→ Data lines:
○ ○ ○

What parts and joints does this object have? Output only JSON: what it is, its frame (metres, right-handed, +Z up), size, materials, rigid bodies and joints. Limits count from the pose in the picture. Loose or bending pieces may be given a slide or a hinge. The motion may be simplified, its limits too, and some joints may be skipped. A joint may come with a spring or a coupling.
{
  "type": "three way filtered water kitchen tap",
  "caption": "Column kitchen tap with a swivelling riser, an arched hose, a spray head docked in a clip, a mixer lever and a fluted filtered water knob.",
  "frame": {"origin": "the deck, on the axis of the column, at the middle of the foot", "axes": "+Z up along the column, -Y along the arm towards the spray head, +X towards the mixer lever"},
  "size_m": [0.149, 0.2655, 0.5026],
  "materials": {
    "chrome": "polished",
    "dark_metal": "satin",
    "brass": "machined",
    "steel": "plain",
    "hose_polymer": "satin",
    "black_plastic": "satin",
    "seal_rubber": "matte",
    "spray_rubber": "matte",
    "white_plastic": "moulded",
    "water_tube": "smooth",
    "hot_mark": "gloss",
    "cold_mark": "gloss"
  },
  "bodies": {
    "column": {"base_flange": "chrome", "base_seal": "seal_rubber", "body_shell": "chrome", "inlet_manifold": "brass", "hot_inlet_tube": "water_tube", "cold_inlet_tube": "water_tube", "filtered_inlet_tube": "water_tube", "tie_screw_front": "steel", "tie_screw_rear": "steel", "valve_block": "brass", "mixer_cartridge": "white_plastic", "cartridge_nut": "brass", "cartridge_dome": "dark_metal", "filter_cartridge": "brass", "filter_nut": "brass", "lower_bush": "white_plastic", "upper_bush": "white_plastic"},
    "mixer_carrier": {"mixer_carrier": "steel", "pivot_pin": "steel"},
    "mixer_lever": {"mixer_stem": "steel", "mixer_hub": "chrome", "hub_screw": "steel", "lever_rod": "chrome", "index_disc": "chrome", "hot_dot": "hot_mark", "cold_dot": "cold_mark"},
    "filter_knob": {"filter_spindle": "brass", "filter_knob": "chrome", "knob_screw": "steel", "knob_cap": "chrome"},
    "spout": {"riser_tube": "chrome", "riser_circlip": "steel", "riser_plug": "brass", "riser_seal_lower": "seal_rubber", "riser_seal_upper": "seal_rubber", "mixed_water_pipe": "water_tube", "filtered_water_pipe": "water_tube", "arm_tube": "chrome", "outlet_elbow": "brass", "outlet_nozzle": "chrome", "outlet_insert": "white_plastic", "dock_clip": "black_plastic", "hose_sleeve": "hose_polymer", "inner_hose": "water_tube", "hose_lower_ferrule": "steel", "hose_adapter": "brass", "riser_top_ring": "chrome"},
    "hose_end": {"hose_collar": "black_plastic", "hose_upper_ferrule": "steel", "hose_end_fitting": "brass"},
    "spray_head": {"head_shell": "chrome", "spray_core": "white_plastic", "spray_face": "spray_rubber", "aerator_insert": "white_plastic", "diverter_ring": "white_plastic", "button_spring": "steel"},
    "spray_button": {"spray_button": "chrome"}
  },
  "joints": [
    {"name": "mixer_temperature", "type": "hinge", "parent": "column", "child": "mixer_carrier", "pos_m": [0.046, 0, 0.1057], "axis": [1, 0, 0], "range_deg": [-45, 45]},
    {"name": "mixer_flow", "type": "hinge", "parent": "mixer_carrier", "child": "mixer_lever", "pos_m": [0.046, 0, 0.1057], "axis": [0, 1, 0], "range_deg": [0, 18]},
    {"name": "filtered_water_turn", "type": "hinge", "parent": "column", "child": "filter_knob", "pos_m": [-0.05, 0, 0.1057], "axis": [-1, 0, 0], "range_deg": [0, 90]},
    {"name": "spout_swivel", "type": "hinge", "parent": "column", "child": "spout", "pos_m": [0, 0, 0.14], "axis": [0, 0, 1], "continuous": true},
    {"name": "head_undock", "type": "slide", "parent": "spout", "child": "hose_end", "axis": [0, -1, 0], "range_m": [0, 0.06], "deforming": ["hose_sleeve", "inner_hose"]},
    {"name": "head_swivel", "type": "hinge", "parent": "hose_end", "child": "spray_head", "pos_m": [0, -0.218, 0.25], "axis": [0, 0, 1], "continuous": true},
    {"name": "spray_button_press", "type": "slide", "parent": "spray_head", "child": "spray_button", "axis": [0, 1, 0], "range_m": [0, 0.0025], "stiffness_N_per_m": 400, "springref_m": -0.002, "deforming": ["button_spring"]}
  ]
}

○ ○ ○

→ Your goal:
Give an exact repetition of all the material.

→ Written solution:
What parts and joints does this object have? Output only JSON: what it is, its frame (metres, right-handed, +Z up), size, materials, rigid bodies and joints. Limits count from the pose in the picture. Loose or bending pieces may be given a slide or a hinge. The motion may be simplified, its limits too, and some joints may be skipped. A joint may come with a spring or a coupling.
{
  "type": "three way filtered water kitchen tap",
  "caption": "Column kitchen tap with a swivelling riser, an arched hose, a spray head docked in a clip, a mixer lever and a fluted filtered water knob.",
  "frame": {"origin": "the deck, on the axis of the column, at the middle of the foot", "axes": "+Z up along the column, -Y along the arm towards the spray head, +X towards the mixer lever"},
  "size_m": [0.149, 0.2655, 0.5026],
  "materials": {
    "chrome": "polished",
    "dark_metal": "satin",
    "brass": "machined",
    "steel": "plain",
    "hose_polymer": "satin",
    "black_plastic": "satin",
    "seal_rubber": "matte",
    "spray_rubber": "matte",
    "white_plastic": "moulded",
    "water_tube": "smooth",
    "hot_mark": "gloss",
    "cold_mark": "gloss"
  },
  "bodies": {
    "column": {"base_flange": "chrome", "base_seal": "seal_rubber", "body_shell": "chrome", "inlet_manifold": "brass", "hot_inlet_tube": "water_tube", "cold_inlet_tube": "water_tube", "filtered_inlet_tube": "water_tube", "tie_screw_front": "steel", "tie_screw_rear": "steel", "valve_block": "brass", "mixer_cartridge": "white_plastic", "cartridge_nut": "brass", "cartridge_dome": "dark_metal", "filter_cartridge": "brass", "filter_nut": "brass", "lower_bush": "white_plastic", "upper_bush": "white_plastic"},
    "mixer_carrier": {"mixer_carrier": "steel", "pivot_pin": "steel"},
    "mixer_lever": {"mixer_stem": "steel", "mixer_hub": "chrome", "hub_screw": "steel", "lever_rod": "chrome", "index_disc": "chrome", "hot_dot": "hot_mark", "cold_dot": "cold_mark"},
    "filter_knob": {"filter_spindle": "brass", "filter_knob": "chrome", "knob_screw": "steel", "knob_cap": "chrome"},
    "spout": {"riser_tube": "chrome", "riser_circlip": "steel", "riser_plug": "brass", "riser_seal_lower": "seal_rubber", "riser_seal_upper": "seal_rubber", "mixed_water_pipe": "water_tube", "filtered_water_pipe": "water_tube", "arm_tube": "chrome", "outlet_elbow": "brass", "outlet_nozzle": "chrome", "outlet_insert": "white_plastic", "dock_clip": "black_plastic", "hose_sleeve": "hose_polymer", "inner_hose": "water_tube", "hose_lower_ferrule": "steel", "hose_adapter": "brass", "riser_top_ring": "chrome"},
    "hose_end": {"hose_collar": "black_plastic", "hose_upper_ferrule": "steel", "hose_end_fitting": "brass"},
    "spray_head": {"head_shell": "chrome", "spray_core": "white_plastic", "spray_face": "spray_rubber", "aerator_insert": "white_plastic", "diverter_ring": "white_plastic", "button_spring": "steel"},
    "spray_button": {"spray_button": "chrome"}
  },
  "joints": [
    {"name": "mixer_temperature", "type": "hinge", "parent": "column", "child": "mixer_carrier", "pos_m": [0.046, 0, 0.1057], "axis": [1, 0, 0], "range_deg": [-45, 45]},
    {"name": "mixer_flow", "type": "hinge", "parent": "mixer_carrier", "child": "mixer_lever", "pos_m": [0.046, 0, 0.1057], "axis": [0, 1, 0], "range_deg": [0, 18]},
    {"name": "filtered_water_turn", "type": "hinge", "parent": "column", "child": "filter_knob", "pos_m": [-0.05, 0, 0.1057], "axis": [-1, 0, 0], "range_deg": [0, 90]},
    {"name": "spout_swivel", "type": "hinge", "parent": "column", "child": "spout", "pos_m": [0, 0, 0.14], "axis": [0, 0, 1], "continuous": true},
    {"name": "head_undock", "type": "slide", "parent": "spout", "child": "hose_end", "axis": [0, -1, 0], "range_m": [0, 0.06], "deforming": ["hose_sleeve", "inner_hose"]},
    {"name": "head_swivel", "type": "hinge", "parent": "hose_end", "child": "spray_head", "pos_m": [0, -0.218, 0.25], "axis": [0, 0, 1], "continuous": true},
    {"name": "spray_button_press", "type": "slide", "parent": "spray_head", "child": "spray_button", "axis": [0, 1, 0], "range_m": [0, 0.0025], "stiffness_N_per_m": 400, "springref_m": -0.002, "deforming": ["button_spring"]}
  ]
}